After almost ten years of (ab)use, I found more than a few resistors charing and flaking in there, so I think it's probably a good time to do an overhaul.

With respect to the VCK, I am planning to insert it before B+3 where it should also "clamp" voltage to B+4 and 5 downstream as well, right?
Hi Guys

Yes, that is the correct place for VCK in this amp.

Have fun
Cool. So I finished assembling the VCK, and prepped the VHT combo for insertion between R32 and B+3 to V5 (phase splitter/tremolo.) 

All I had to do was just clip the red wire below B+3 on the daughter board, and splice in the VCK's input/output!    

The test voltages I got were not what I expected: 

B+3 is about 320V without the VCK but I could only get it up to 240V between the input and ground of the VCK with the trimpot. 

I'm not sure I did this part right but it works!

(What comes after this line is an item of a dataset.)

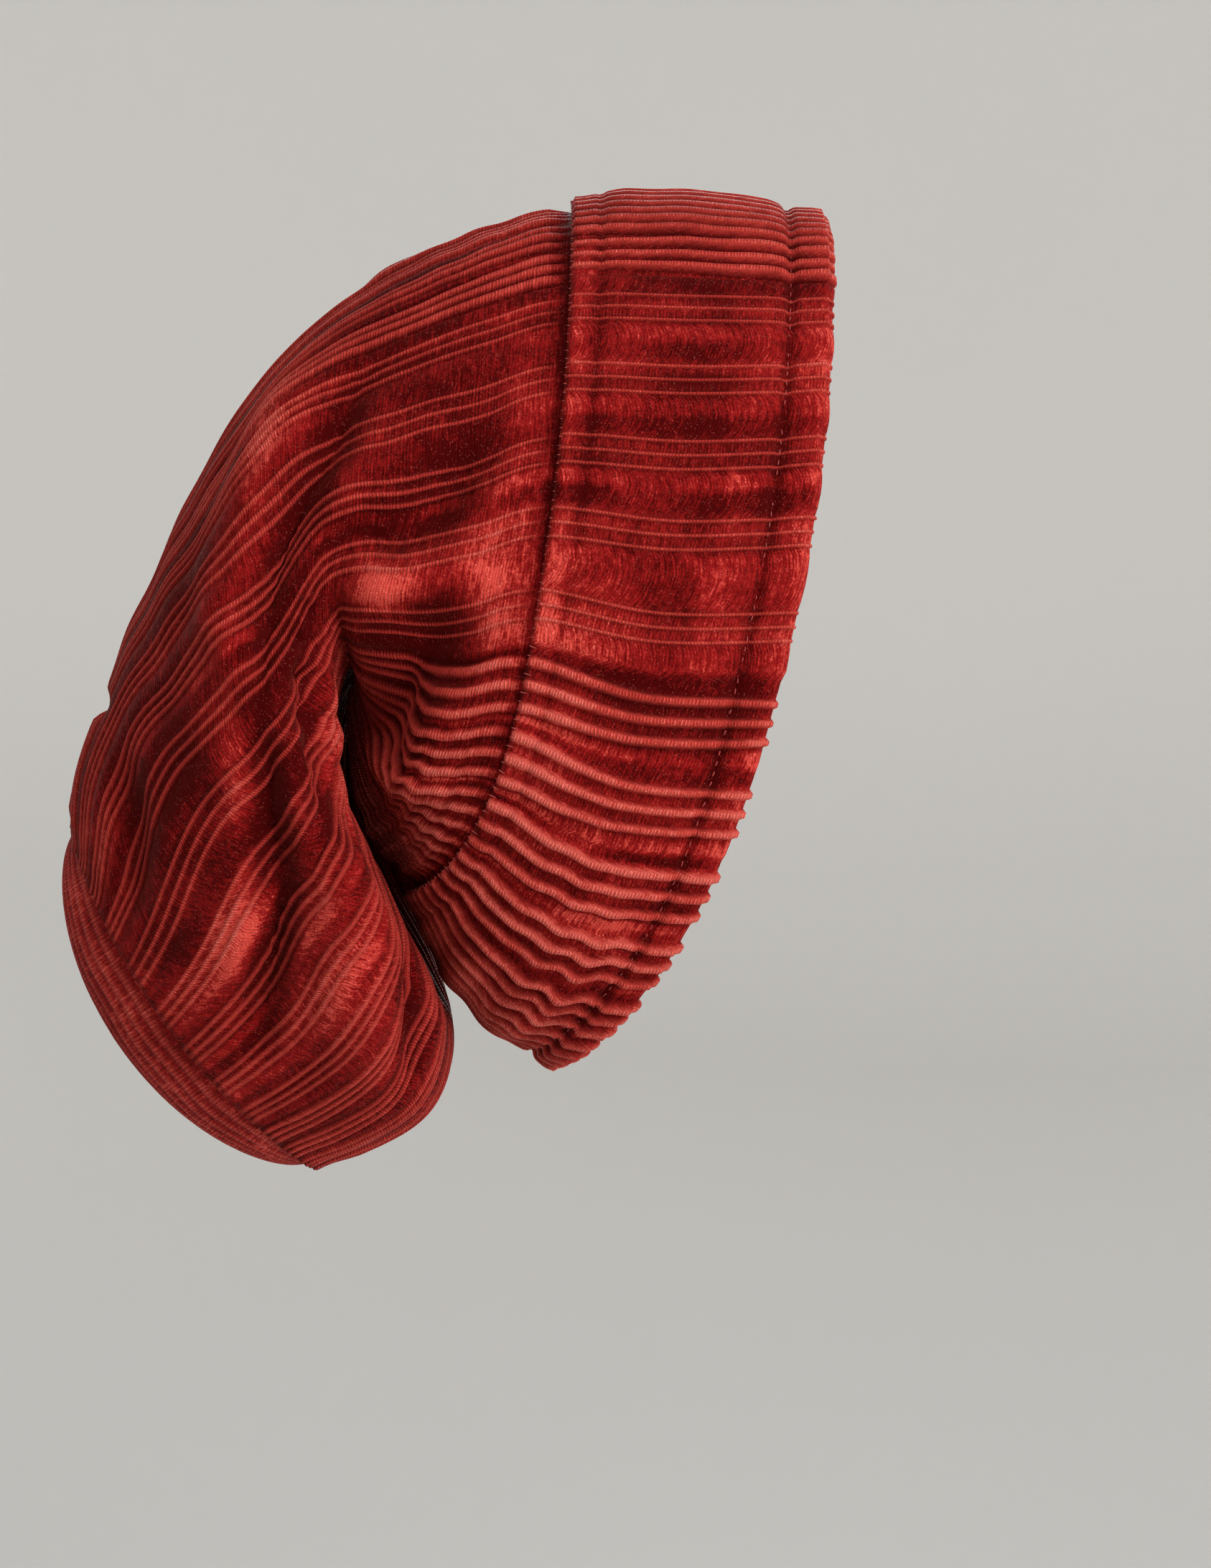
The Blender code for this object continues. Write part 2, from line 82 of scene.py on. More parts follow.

Rolling down WATTS leaves the amp with more clarity with less of the harsh pick attack it had before. The overdrive is more nuanced and less squishy now at the cost of some unnecessary saturation. It’s like I traded a germanium fuzz for a treble-booster which I know doesn't exactly sound like an improvement to to most but I really like playing with both. 

It might be cool to switch the VCK in/out of the parent circuit as an option to keep the stock sound of WATTS. Updates to follow on the SV2!
Hi Guys

As the VCK notes say, you have to measure the voltages on the amp at the normal idle condition. For a conventional cathode-biased amp, this is more or less the same as the full output condition. In this amp with its power control, the power must be set for full voltage so the output tubes idle as hot as they are supposed to.

VCK is clamped internally to a 200V maximum voltage difference between input and output to protect the devices onboard. This is more this the usual regulation voltage swing found in most amps. The VHT 1220 has a hi/lo voltage/power setting, so adjustment of VCK may be a little trickier and it may end up optimised for one switch position over the other - installer's choice.

When stuffing VCK, the first transistor you install should be the BC, then install the A92, then the A42/3.
Last night I affixed the VCK inside the amp chassis with velcro tape, and toted it to a rehearsal. Twelve watts is just barely enough to keep up with a drummer and a bass amp taller than the bassist so there was no need to adjust WATTS but the tremolo depth was too weak to be useable for psychedelic garage rock.

When I initially tried to calibrate the VCK, I noticed that the amp was set to HI (420V B+ for 20 watts) instead of the stock setting but I have always preferred this with 6L6GC pair for a more articulate and dynamic guitar sound.

I think this time I'll just try recalibrating it to get the tremolo back to normal if switching to HI doesn't solve the problem for me.
Hi Guys

As I suggested, calibrating VCK at the high voltage will provide optimal performance at that setting, but switching to quite different input voltage will require a different adjustment of VCK.

Your idea to adjust VCK to where the trem works properly at the LOW setting should provide a compromise for the two settings.